上面是saveAstextFile的调用过程,中间省略了一个函数,看代码的最后两行。可以看出调用了 self.context.runJob()可以知道这里触发了job的提交。

 def runJob[T, U: ClassTag](
      rdd: RDD[T],
      func: (TaskContext, Iterator[T]) => U,
      partitions: Seq[Int],
      resultHandler: (Int, U) => Unit): Unit = {
    if (stopped.get()) {
      throw new IllegalStateException("SparkContext has been shutdown")
    }
    val callSite = getCallSite
    val cleanedFunc = clean(func)
    logInfo("Starting job: " + callSite.shortForm)
    if (conf.getBoolean("spark.logLineage", false)) {
      logInfo("RDD's recursive dependencies:\n" + rdd.toDebugString)
    }
    dagScheduler.runJob(rdd, cleanedFunc, partitions, callSite, resultHandler, localProperties.get)
    progressBar.foreach(_.finishAll())
    rdd.doCheckpoint() //是否cache rdd
  }

可以看出上面代码有 dagScheduler.runJob,开始进行调度。

  def runJob[T, U](
      rdd: RDD[T],
      func: (TaskContext, Iterator[T]) => U,
      partitions: Seq[Int],
      callSite: CallSite,
      resultHandler: (Int, U) => Unit,
      properties: Properties): Unit = {
    val start = System.nanoTime
    val waiter = submitJob(rdd, func, partitions, callSite, resultHandler, properties)
    // Note: Do not call Await.ready(future) because that calls `scala.concurrent.blocking`,
    // which causes concurrent SQL executions to fail if a fork-join pool is used. Note that
    // due to idiosyncrasies in Scala, `awaitPermission` is not actually used anywhere so it's
    // safe to pass in null here.
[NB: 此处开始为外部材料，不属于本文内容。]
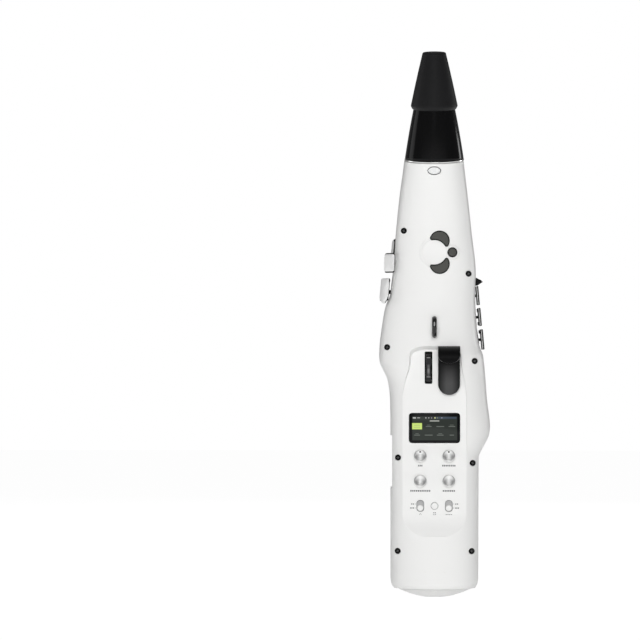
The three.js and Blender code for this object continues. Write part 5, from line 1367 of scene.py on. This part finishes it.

For more detail, see SPARK-13747.
    val awaitPermission = null.asInstanceOf[scala.concurrent.CanAwait]
    waiter.completionFuture.ready(Duration.Inf)(awaitPermission)
    waiter.completionFuture.value.get match {
      case scala.util.Success(_) =>
        logInfo("Job %d finished: %s, took %f s".format
          (waiter.jobId, callSite.shortForm, (System.nanoTime - start) / 1e9))
      case scala.util.Failure(exception) =>
        logInfo("Job %d failed: %s, took %f s".format
          (waiter.jobId, callSite.shortForm, (System.nanoTime - start) / 1e9))
        // SPARK-8644: Include user stack trace in exceptions coming from DAGScheduler.
        val callerStackTrace = Thread.currentThread().getStackTrace.tail
        exception.setStackTrace(exception.getStackTrace ++ callerStackTrace)
        throw exception
    }
  }

在 dagScheduler.runJob()里面有 submitJob的操作,提交job。 看下面submitJob的代码。

  def submitJob[T, U](
      rdd: RDD[T],
      func: (TaskContext, Iterator[T]) => U,
      partitions: Seq[Int],
      callSite: CallSite,
      resultHandler: (Int, U) => Unit,
      properties: Properties): JobWaiter[U] = {
    // Check to make sure we are not launching a task on a partition that does not exist.
    val maxPartitions = rdd.partitions.length
    partitions.find(p => p >= maxPartitions || p < 0).foreach { p =>
      throw new IllegalArgumentException(
        "Attempting to access a non-existent partition: " + p + ". " +
          "Total number of partitions: " + maxPartitions)
    }

    val jobId = nextJobId.getAndIncrement()
    if (partitions.size == 0) {
      // Return immediately if the job is running 0 tasks
      return new JobWaiter[U](this, jobId, 0, resultHandler)
    }

    assert(partitions.size > 0)
    val func2 = func.asInstanceOf[(TaskContext, Iterator[_]) => _]
    val waiter = new JobWaiter(this, jobId, partitions.size, resultHandler)
    eventProcessLoop.post(JobSubmitted(
      jobId, rdd, func2, partitions.toArray, callSite, waiter,
      SerializationUtils.clone(properties)))
    waiter
  }

然后eventProcessLoop.post(JobSubmitted … 然后就有循环程序处理 这个post。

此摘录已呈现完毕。